New grid enhancing technologies can provide unprecedented levels of real-time data on performance factors like system congestion, Brownell said. That data will reveal "the cost to the economy of having a transmission system built for another day, another purpose, another set of generation resources, and another set of customers," Brownell said.
LBNL found "remarkably different levels of transparency and data," LBNL's Rand agreed. And "data from utilities was generally more deficient, especially on the costs of interconnection upgrades, which limited our understanding of what is causing the queue backlogs."
"A planning process that incorporates independent data would simplify cost allocation by making it better informed," Brownell added. And data can justify FERC-authorized financial incentives, like small tariff adders based on performance-based metrics.

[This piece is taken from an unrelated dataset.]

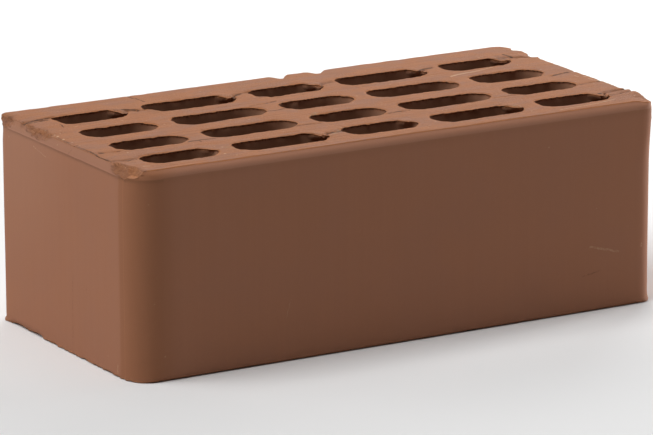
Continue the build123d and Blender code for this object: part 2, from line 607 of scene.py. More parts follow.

"We need more transparent data," former FERC Chair Wellinghoff agreed. It could also be used for a FERC-ordered "shared savings" incentive, he said. "An RFP for congestion reduction could reward the bidder who proposes the lowest price and highest congestion reduction with a share of the congestion reduction savings, as verified by the new technologies."
The planning process "doesn't work anymore, but we learned a lot about best practices from the Order 1000 implementation," Gramlich said. "There is also a lot more information about the system and the future resource mix that we could use."
FERC has "clear authority strongly affirmed in the courts, and Chair Glick said initiatives for planning reform are coming this summer," Gramlich added. Such FERC action may include technical conferences, a Notice of Inquiry and recommendations from Staff, and "always a Notice of Proposed Rulemaking with comments before the final rule, so it could easily take a year or more."